Three months later, Dr. Sadik was appointed National Advisor for Mental Health to the Iraqi Ministry of Health.

Today on Washington Journal, Dr. Sadik blamed the tyranny of Saddam for the wretched state of Iraq’s health care system. No reputable source, supportive of Operation Iraqi Freedom or not, would dare deny three wars and 12 years of sanctions devastated the once prosperous country.

Iraq surveys show ‘humanitarian emergency’:

“Even if not all suffering in Iraq can be imputed to external factors, especially sanctions, the Iraqi people would not be undergoing such deprivations in the absence of the prolonged measures imposed by the Security Council and the effects of war.” -UNICEF, 1999

“Since the war in Iraq started in early 2003 the situation for much of the countrys population has deteriorated significantly due to the ongoing insecurity in many parts of the country. This has had a severe impact on the economy, with increased unemployment, and a disproportionate impact on vulnerable groups. There is a strong feeling among different groups of the Iraqi population and international observers that the vicious circle of violence will continue to strongly affect all aspects and spheres of life during 2006.” – International Federation of Red Cross and Red Crescent Societies, 2005

“So many kids have bed-wetting, nightmares, panic attacks, many kinds of psychological disturbances and disorders.” – Child psychiatrist Dr. Ali Hameed, Iraq’s Children In Shadow Of War, 11 March 2005, CBS News

“Living conditions for the people of Iraq, already poor before the war, have deteriorated significantly since the US invasion. This is confirmed in a new report by the United Nations Development Programme (UNDP) and the Iraqi Ministry of Planning and Development Cooperation. Based on a survey of 21,000 households conducted in 2004, the study shows that the Iraqi people are suffering widespread death and war-related injury, high rates of infant and child mortality, chronic malnutrition and illness among children, low rates of life expectancy and significant setbacks with regard to the role of women in society.” – Iraq: The Human Toll, 24 July 2005, The Nation

Audit Describes Misuse of Funds in Iraq Projects
25 January 2006, James Glanz, New York Times

A new audit of American financial practices in Iraq has uncovered irregularities including millions of reconstruction dollars stuffed casually into footlockers and filing cabinets, an American soldier in the Philippines who gambled away cash belonging to Iraq, and three Iraqis who plunged to their deaths in a rebuilt hospital elevator that had been improperly certified as safe.
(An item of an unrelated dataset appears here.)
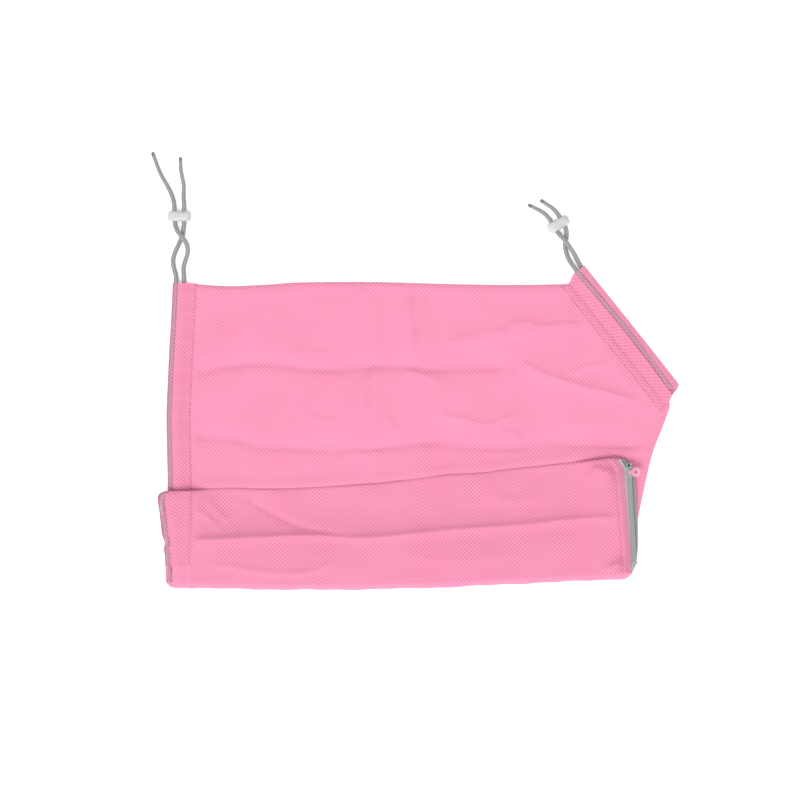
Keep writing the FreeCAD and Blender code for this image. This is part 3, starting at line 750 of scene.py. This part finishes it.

The audit, released yesterday by the office of the Special Inspector General for Iraq Reconstruction, expands on its previous findings of fraud, incompetence and confusion as the American occupation poured money into training and rebuilding programs in 2003 and 2004. The audit uncovers problems in an area that includes half the land mass in Iraq, with new findings in the southern and central provinces of Anbar, Karbala, Najaf, Wasit, Babil, and Qadisiya. The special inspector reports to the secretary of defense and the secretary of state.

Agents from the inspector general’s office found that the living and working quarters of American occupation officials were awash in shrink-wrapped stacks of $100 bills, colloquially known as bricks.

One official kept $2 million in a bathroom safe, another more than half a million dollars in an unlocked footlocker. One contractor received more than $100,000 to completely refurbish an Olympic pool but only polished the pumps; even so, local American officials certified the work as completed. More than 2,000 contracts ranging in value from a few thousand dollars to more than half a million, some $88 million in all, were examined by agents from the inspector general’s office. The report says that in some cases the agents found clear indications of potential fraud and that investigations into those cases are continuing.

So violence, poverty and corruption have all escalated since the U.S. “liberation” but the majority of Iraqis love the U.S., according to Dr. Sadik. Does he charge by the hour for his services?